#### Written problem:
Output exactly the lines from the first one down to the line containing "record = json.load(file)", inclusive.

[Entries with model source code]
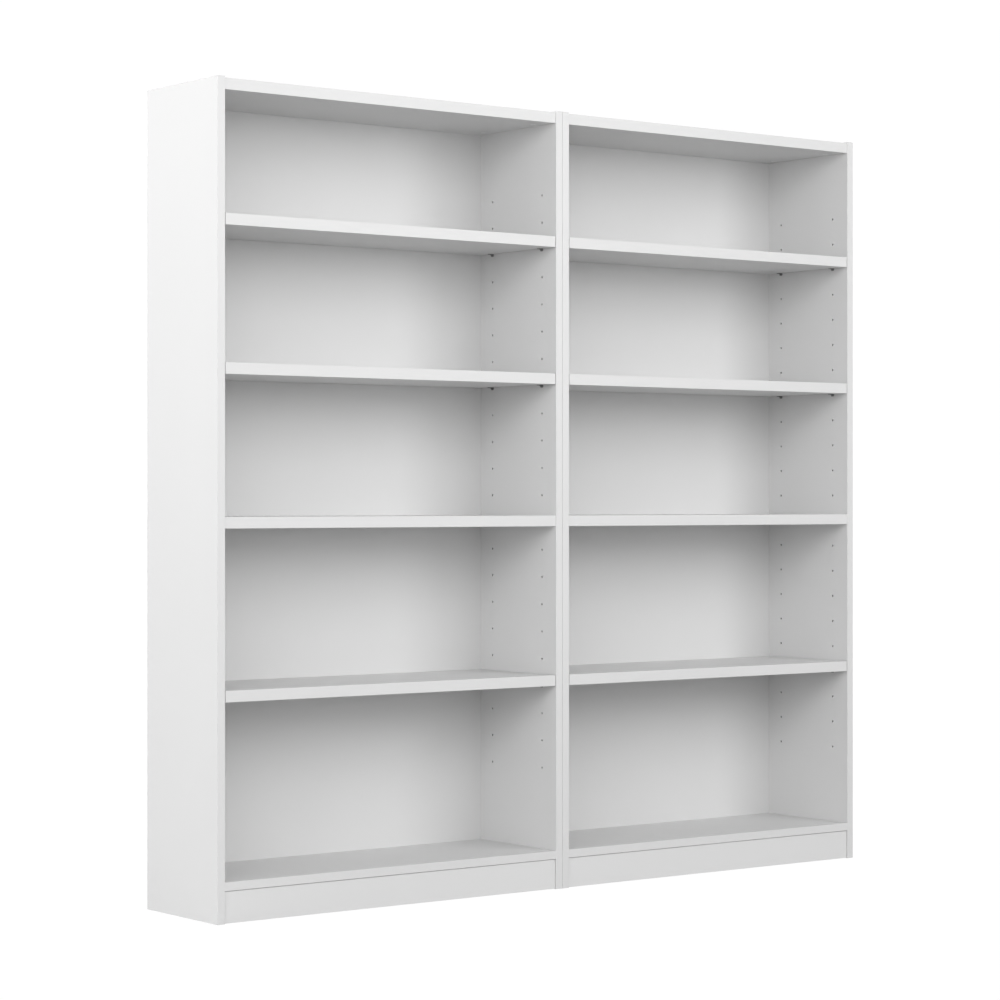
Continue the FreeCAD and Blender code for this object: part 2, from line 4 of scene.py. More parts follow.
import bmesh
import bpy
import numpy as np
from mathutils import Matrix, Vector


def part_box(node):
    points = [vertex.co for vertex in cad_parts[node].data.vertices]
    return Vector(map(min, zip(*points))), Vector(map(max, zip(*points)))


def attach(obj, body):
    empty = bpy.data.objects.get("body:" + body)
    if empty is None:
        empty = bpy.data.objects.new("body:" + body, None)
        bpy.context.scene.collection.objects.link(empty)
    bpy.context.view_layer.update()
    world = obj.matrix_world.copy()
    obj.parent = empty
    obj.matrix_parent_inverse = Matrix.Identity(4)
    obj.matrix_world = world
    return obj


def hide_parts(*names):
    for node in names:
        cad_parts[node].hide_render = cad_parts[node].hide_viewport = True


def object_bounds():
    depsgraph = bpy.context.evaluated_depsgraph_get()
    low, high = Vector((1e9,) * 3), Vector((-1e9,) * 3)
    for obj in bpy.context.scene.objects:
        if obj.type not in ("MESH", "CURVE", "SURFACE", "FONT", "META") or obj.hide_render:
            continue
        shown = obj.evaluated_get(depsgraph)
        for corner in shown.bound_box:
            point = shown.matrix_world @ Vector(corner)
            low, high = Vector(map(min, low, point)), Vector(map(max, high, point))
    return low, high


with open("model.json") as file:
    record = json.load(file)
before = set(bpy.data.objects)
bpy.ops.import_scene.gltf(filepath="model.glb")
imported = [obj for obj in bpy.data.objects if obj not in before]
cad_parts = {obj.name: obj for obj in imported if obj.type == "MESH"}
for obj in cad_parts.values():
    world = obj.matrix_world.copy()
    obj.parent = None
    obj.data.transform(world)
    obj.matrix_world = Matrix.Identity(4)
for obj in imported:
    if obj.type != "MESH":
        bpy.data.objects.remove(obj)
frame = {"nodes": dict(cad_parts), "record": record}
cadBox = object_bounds()

mm = 0.001
weldReach = 0.0001 * mm     # points of a new shell this near are one
mergeReach = 0.001 * mm     # the same for a copy of a node
smoothUnder = 34            # degrees: an edge that turns further than this is sharp
bodies = frame["record"]["behaviour"]["bodies"]
bodyOf = {node: body for body, nodes in bodies.items() for node in nodes}
slotOf = {part["node"]: part["material_slot"] for part in frame["record"]["subparts"]}


def nodesIn(slot):
    return [node for node in frame["nodes"] if slotOf[node] == slot]


# Shells: every new shape is a stack of closed outlines with a skin over them. An outline is an
# array of points, a stack is outlines x points x 3.

def skin(rings):
    # Quads from each outline to the next and round it, then a flat lid on both ends.
    count, around = rings.shape[:2]
    ring, spot = np.meshgrid(np.arange(count - 1), np.arange(around), indexing="ij")
    here = ring * around + spot
    beside = ring * around + (spot + 1) % around
    quads = np.stack([here, beside, beside + around, here + around], axis=-1).reshape(-1, 4)
    first = np.arange(around)[::-1]
    last = np.arange(around) + (count - 1) * around
    return rings.reshape(-1, 3), [quads, first[None, :], last[None, :]]


def turned(along, radii, around):
    # Rings about X: at each step along, the point at angle a is (along, radius cos a, radius sin a).
    # The radius is one number for a ring, or one for each of its points.
    angle = np.arange(around) * 2 * np.pi / around
    radius = np.broadcast_to(np.reshape(radii, (len(along), -1)), (len(along), around))
    x = np.broadcast_to(np.reshape(along, (-1, 1)), radius.shape)
    return np.stack([x, radius * np.cos(angle), radius * np.sin(angle)], axis=-1)


def roundedOutlines(halfU, halfV, corner, steps=3):
    # Rounded rectangles, one for each pair of half sizes: a quarter circle of the corner's radius
    # in each quadrant, in turn anticlockwise.
    sweep = np.linspace(0, np.pi / 2, steps + 1)
    angle = np.concatenate([sweep + quarter * np.pi / 2 for quarter in range(4)])
    signU = np.repeat([1, -1, -1, 1], steps + 1)
    signV = np.repeat([1, 1, -1, -1], steps + 1)
    u = signU * (np.reshape(halfU, (-1, 1)) - corner) + corner * np.cos(angle)
    v = signV * (np.reshape(halfV, (-1, 1)) - corner) + corner * np.sin(angle)
    return u, v


def placed(rings, origin, turn=None):
    # Rings in metres about a spot, turned first by a 3 x 3 matrix of the new axes.
    turnedRings = rings if turn is None else rings @ np.array(turn, float).T
    return turnedRings + np.array(origin, float)


halfTurn = ((-1, 0, 0), (0, -1, 0), (0, 0, 1))
alongY = ((0, -1, 0), (1, 0, 0), (0, 0, 1))


def newPiece(name, mesh, material, node):
    # Puts a finished mesh in the scene in a node's stead: same body.
    mesh.materials.clear()
    mesh.materials.append(material)
    mesh.shade_smooth()
    mesh.set_sharp_from_angle(angle=math.radians(smoothUnder))
    piece = bpy.data.objects.new(name, mesh)
    bpy.context.scene.collection.objects.link(piece)
    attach(piece, bodyOf[node])
    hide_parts(node)
    return piece


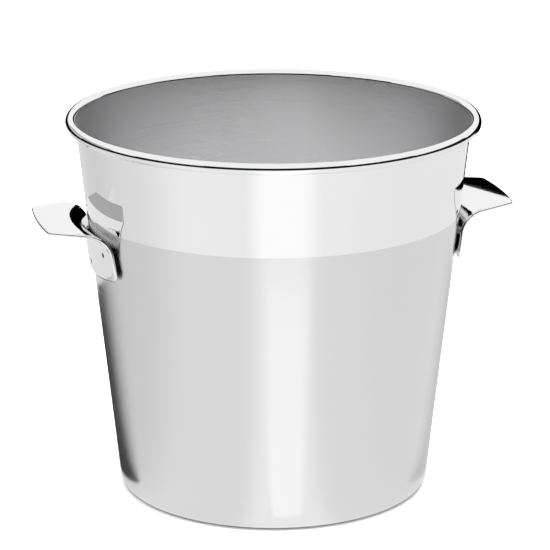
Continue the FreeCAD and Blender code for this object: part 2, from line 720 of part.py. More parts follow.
def main():
    doc = FreeCAD.newDocument("ChampagneBucket")
    make_sheet(doc)
    derived = make_derived(doc)
    size = {alias: value for alias, value, _ in SIZES}
    bucket = make_bucket(doc, size, derived)
    parts = [bucket]
    for side, heading in (("right", 0), ("left", 180)):
        handle = make_handle(doc, size, derived, f"handle_{side}", heading)
        welds = make_welds(doc, f"handle_{side}_welds", handle, bucket, heading == 180)
        parts += [handle, welds]
    doc.recompute()
    check_document(doc, parts)
    os.makedirs("parts", exist_ok=True)
    for part in parts:
        part.Shape.exportStep(f"parts/{part.Label}.step")
        print(f"{part.Label}: {len(part.Shape.Solids)} solid(s), {part.Shape.Volume:.1f} mm3")


main()
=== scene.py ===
import math

import bpy
from bpy.props import FloatProperty, FloatVectorProperty, IntProperty, PointerProperty
from mathutils import Matrix, Vector


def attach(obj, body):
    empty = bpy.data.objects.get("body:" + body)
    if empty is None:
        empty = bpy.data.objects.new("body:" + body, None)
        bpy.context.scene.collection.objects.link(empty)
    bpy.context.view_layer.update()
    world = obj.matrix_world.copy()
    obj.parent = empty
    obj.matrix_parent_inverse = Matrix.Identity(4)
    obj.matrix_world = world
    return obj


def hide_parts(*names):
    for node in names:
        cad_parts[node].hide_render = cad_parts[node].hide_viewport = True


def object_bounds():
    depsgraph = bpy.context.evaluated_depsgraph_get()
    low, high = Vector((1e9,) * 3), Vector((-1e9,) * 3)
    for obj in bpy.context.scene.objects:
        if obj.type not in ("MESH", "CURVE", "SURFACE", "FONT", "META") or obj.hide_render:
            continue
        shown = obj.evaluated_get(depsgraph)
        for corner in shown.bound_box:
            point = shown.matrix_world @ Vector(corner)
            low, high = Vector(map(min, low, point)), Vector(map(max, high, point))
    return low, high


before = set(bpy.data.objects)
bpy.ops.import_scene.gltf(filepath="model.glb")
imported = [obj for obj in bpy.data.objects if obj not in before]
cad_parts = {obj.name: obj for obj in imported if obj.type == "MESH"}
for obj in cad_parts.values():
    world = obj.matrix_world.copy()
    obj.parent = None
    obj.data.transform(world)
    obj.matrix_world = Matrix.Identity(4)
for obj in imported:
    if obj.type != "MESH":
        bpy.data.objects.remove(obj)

bl_info = {
    "name": "Steel champagne bucket",
    "version": (1, 0, 0),
    "blender": (4, 5, 0),
    "location": "View3D > Sidebar > Bucket",
    "description": "Models the drawn bucket, its bent handles and their steel finishes",
    "category": "Object",
}

CAD_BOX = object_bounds()
BODY = "root"

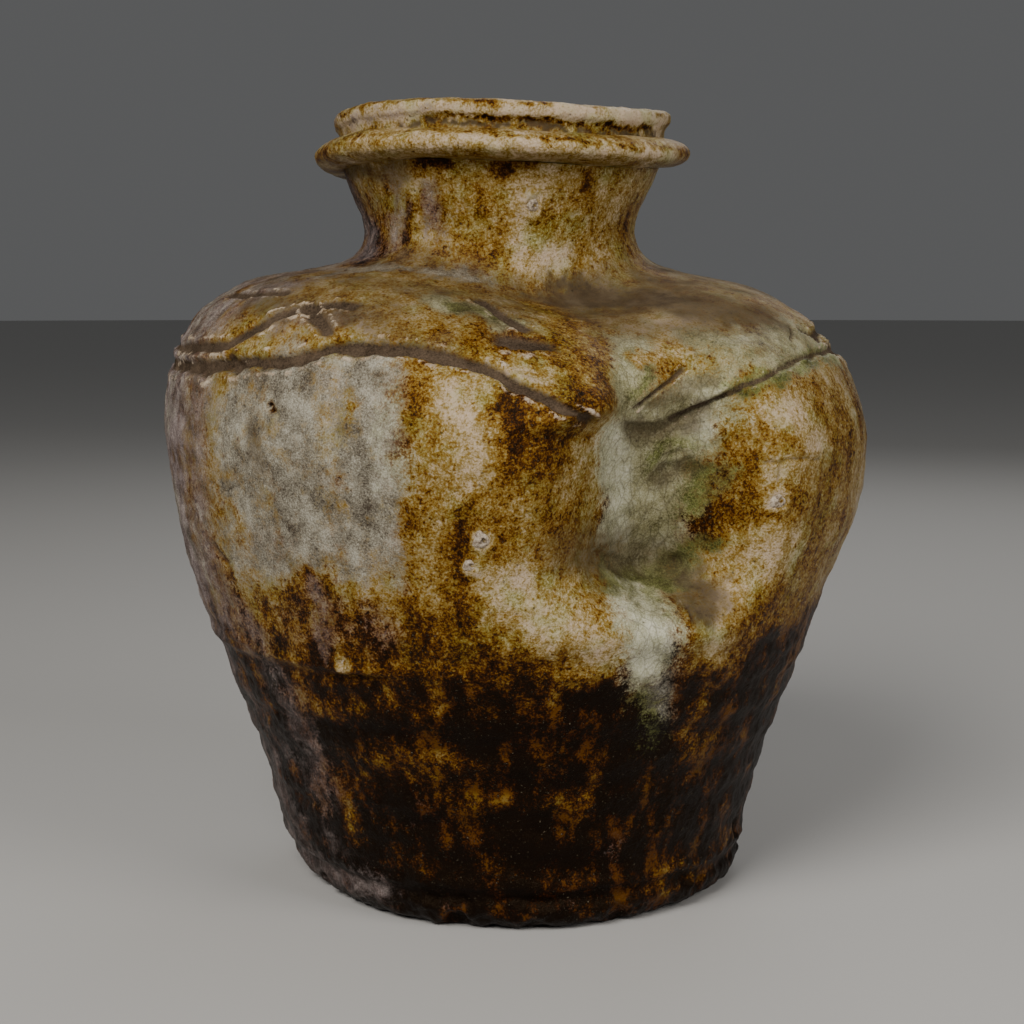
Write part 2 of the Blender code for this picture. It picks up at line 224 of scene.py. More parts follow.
def smooth_through(knots, steps):
    """Close points on a smooth curve through the knots."""
    knots = [Vector(knot) for knot in knots]
    knots = [2 * knots[0] - knots[1]] + knots + [2 * knots[-1] - knots[-2]]
    curve = []
    for before, start, end, after in zip(knots, knots[1:], knots[2:], knots[3:]):
        span = (end - start).length
        leave = (end - before) * span / (end - before).length
        arrive = (after - start) * span / (after - start).length
        for step in range(steps):
            t = step / steps
            pull = leave * (t**3 - 2 * t**2 + t) + arrive * (t**3 - t**2)
            curve.append(start * (2 * t**3 - 3 * t**2 + 1) + end * (3 * t**2 - 2 * t**3) + pull)
    return np.array([tuple(point) for point in curve + [knots[-2]]])


def lengths_along(curve, start=0.0):
    steps = np.hypot(*(curve[1:] - curve[:-1]).T)
    return start + np.concatenate([[0.0], np.cumsum(steps)])


stations = [(FOOT_RADIUS, SLAB_TOP), (FOOT_COURSE_RADIUS, FOOT_TOP)]
stations += [(LEDGE_RADIUS, LEDGE), (BELLY_RADIUS, WIDEST)]
for across, up in UPPER_BELLY_SHARES:
    stations.append((between(BELLY_RADIUS, BEND_RADIUS, across), between(WIDEST, BEND, up)))
stations.append((BEND_RADIUS, BEND))
for across, up in SHOULDER_SHARES:
    stations.append((between(BEND_RADIUS, NECK_ROOT_RADIUS, across), between(BEND, NECK_ROOT, up)))
stations += [(NECK_ROOT_RADIUS, NECK_ROOT), (NECK_WAIST_RADIUS, NECK_WAIST), (NECK_TOP_RADIUS, NECK_TOP)]
wall_curve = smooth_through(stations, OUTLINE_STEPS)
wall_along = lengths_along(wall_curve)
WALL_LENGTH = wall_along[-1]
print("outline", round(WALL_LENGTH / MM), "mm from the slab to the top of the neck")


# %% Find the outer and the inner face
def outer_face(along):
    radius = np.interp(along, wall_along, wall_curve[:, 0])
    return radius, np.interp(along, wall_along, wall_curve[:, 1])


def inner_face(along):
    """The place behind a ring, square to the wall but level at the two ends of the outline."""
    radius, height = outer_face(along)
    reach = 1.5 * MM
    radius_above, height_above = outer_face(along + reach)
    radius_below, height_below = outer_face(along - reach)
    inwards = np.stack([height_below - height_above, radius_above - radius_below], axis=1)
    inwards /= np.linalg.norm(inwards, axis=1)[:, None]
    at_the_foot = 1 - ease(0, FOOT_WALL, along)
    at_the_top = ease(WALL_LENGTH - FOOT_WALL, WALL_LENGTH, along)
    level = np.maximum(at_the_foot, at_the_top)[:, None]
    inwards = between(inwards, np.array([-1.0, 0.0]), level)
    inwards /= np.linalg.norm(inwards, axis=1)[:, None]
    thick = between(FOOT_WALL, BODY_WALL, ease(SLAB_TOP, LEDGE, height))
    thick = between(thick, NECK_WALL, ease(BEND, NECK_WAIST, height))
    return radius + inwards[:, 0] * thick, height + inwards[:, 1] * thick


def ring_at(height):
    """How far along the outline first reaches a height."""
    first = int(np.argmax(wall_curve[:, 1] >= height))
    return float(np.interp(height, wall_curve[first - 1 : first + 1, 1], wall_along[first - 1 : first + 1]))


print("the widest ring lies", round(ring_at(WIDEST) / MM), "mm along")

# %% [markdown]
# ## Turning a piece
#
# Every clay piece is turned the same way: its profile is a row of vertices that carry their true radius,
# height and place along the outline, a spin turns it, and loop cuts make the rings fine. The columns
# crowd towards the front, where the marks are. A dense grid could be listed by hand, but the spin closes
# its own seam.

# %% Turn a profile
COLUMNS = 64
COLUMN_CUTS = 11
CROWDING = 0.35
FULL_TURN = {"cent": (0, 0, 0), "axis": (0, 0, 1), "angle": math.tau, "use_merge": True}
TAGS = ("radius", "height", "along", "inside", "corner")
RADIUS_TAG, HEIGHT_TAG, CORNER_TAG = 0, 1, 4


def same_ring(edge, layers):
    start, end = edge.verts
    apart = abs(start[layers[RADIUS_TAG]] - end[layers[RADIUS_TAG]])
    return apart + abs(start[layers[HEIGHT_TAG]] - end[layers[HEIGHT_TAG]]) < 0.0001 * MM


def turned(name, profile, closed=True):
    """Turns rows of (radius, height, along, inside, corner) into a fine mesh that keeps these tags."""
    bm = bmesh.new()
    layers = [bm.verts.layers.float.new(tag) for tag in TAGS]
    points = []
    for row in profile:
        vert = bm.verts.new((row[0], 0, row[1]))
        for layer, value in zip(layers, row):
            vert[layer] = value
        points.append(vert)
    edges = [bm.edges.new(pair) for pair in zip(points, points[1:])]
    if closed:
        edges.append(bm.edges.new((points[-1], points[0])))
    bmesh.ops.spin(bm, geom=points + edges, steps=COLUMNS, **FULL_TURN)
    bmesh.ops.remove_doubles(bm, verts=bm.verts, dist=0.001 * MM)
    around = [edge for edge in bm.edges if same_ring(edge, layers)]
    bmesh.ops.subdivide_edges(bm, edges=around, cuts=COLUMN_CUTS)
    for edge in bm.edges:
        if edge.verts[0][layers[CORNER_TAG]] > 0.5 and same_ring(edge, layers):
            edge.smooth = False
    bm.normal_update()
    bmesh.ops.recalc_face_normals(bm, faces=bm.faces)
    mesh = bpy.data.meshes.new(name)
    bm.to_mesh(mesh)
    bm.free()
    return mesh


print(COLUMNS * (COLUMN_CUTS + 1), "columns round each piece")

# %% Read and write what a mesh keeps at its vertices
def read(mesh, name):
    values = np.zeros(len(mesh.vertices), np.float32)
    mesh.attributes[name].data.foreach_get("value", values)
    return values.astype(float)


def store(mesh, name, values):
    mesh.attributes.new(name, "FLOAT", "POINT").data.foreach_set("value", values.astype(np.float32))


def read_vectors(vertices, name):
    values = np.zeros(len(vertices) * 3, np.float32)
    vertices.foreach_get(name, values)
    return values.reshape(-1, 3).astype(float)


def move_to(mesh, places):
    mesh.vertices.foreach_set("co", places.astype(np.float32).ravel())
    mesh.update()


print("tags kept while a piece is shaped:", ", ".join(TAGS))


# %% [markdown]
# ## Profiles
#
# A profile is half of a cut through a piece, as a potter's template would be. The courses take theirs
# from the wall, outside and inside. The slab, the collar and the lip have rounded outlines of their own,
# given as shares of their width and height, so that they keep their shape when a size changes. They could
# be typed in as millimetres, but then every change of size would mean typing them again.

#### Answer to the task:
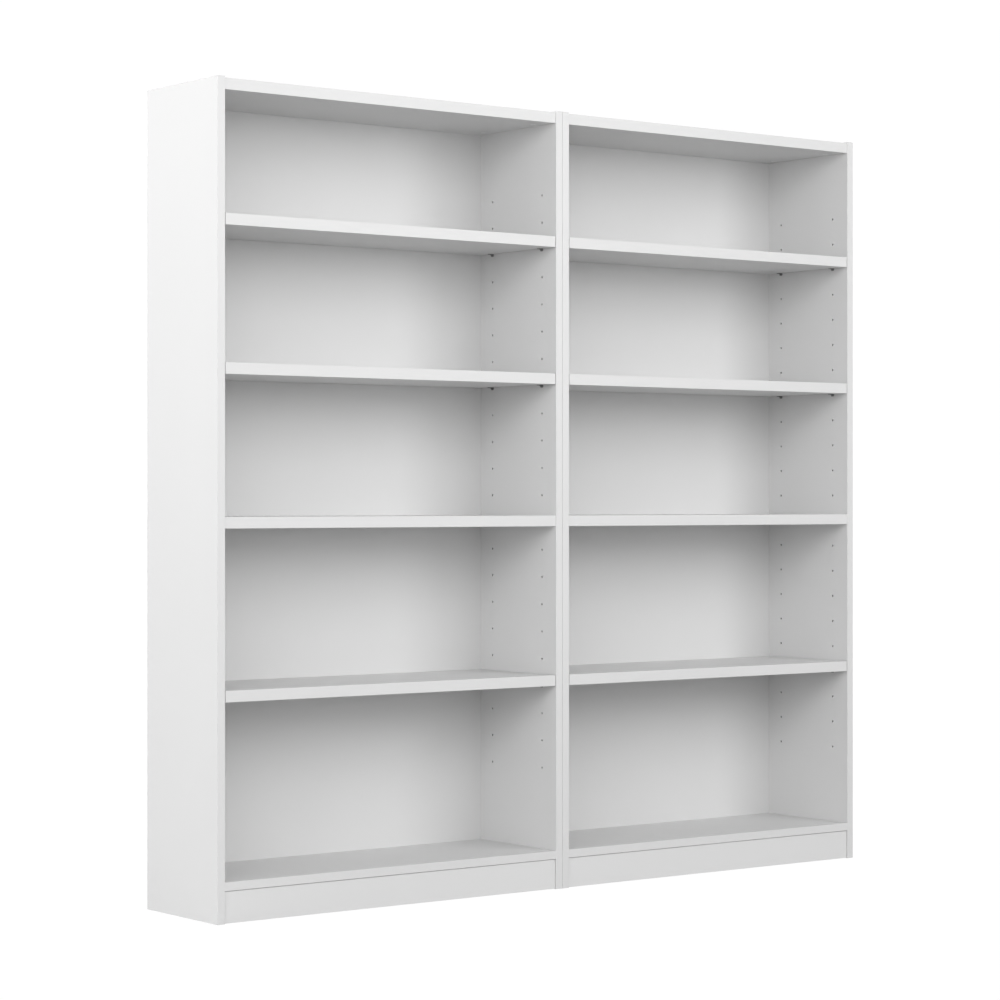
Continue the FreeCAD and Blender code for this object: part 2, from line 4 of scene.py. More parts follow.
import bmesh
import bpy
import numpy as np
from mathutils import Matrix, Vector


def part_box(node):
    points = [vertex.co for vertex in cad_parts[node].data.vertices]
    return Vector(map(min, zip(*points))), Vector(map(max, zip(*points)))


def attach(obj, body):
    empty = bpy.data.objects.get("body:" + body)
    if empty is None:
        empty = bpy.data.objects.new("body:" + body, None)
        bpy.context.scene.collection.objects.link(empty)
    bpy.context.view_layer.update()
    world = obj.matrix_world.copy()
    obj.parent = empty
    obj.matrix_parent_inverse = Matrix.Identity(4)
    obj.matrix_world = world
    return obj


def hide_parts(*names):
    for node in names:
        cad_parts[node].hide_render = cad_parts[node].hide_viewport = True


def object_bounds():
    depsgraph = bpy.context.evaluated_depsgraph_get()
    low, high = Vector((1e9,) * 3), Vector((-1e9,) * 3)
    for obj in bpy.context.scene.objects:
        if obj.type not in ("MESH", "CURVE", "SURFACE", "FONT", "META") or obj.hide_render:
            continue
        shown = obj.evaluated_get(depsgraph)
        for corner in shown.bound_box:
            point = shown.matrix_world @ Vector(corner)
            low, high = Vector(map(min, low, point)), Vector(map(max, high, point))
    return low, high


with open("model.json") as file:
    record = json.load(file)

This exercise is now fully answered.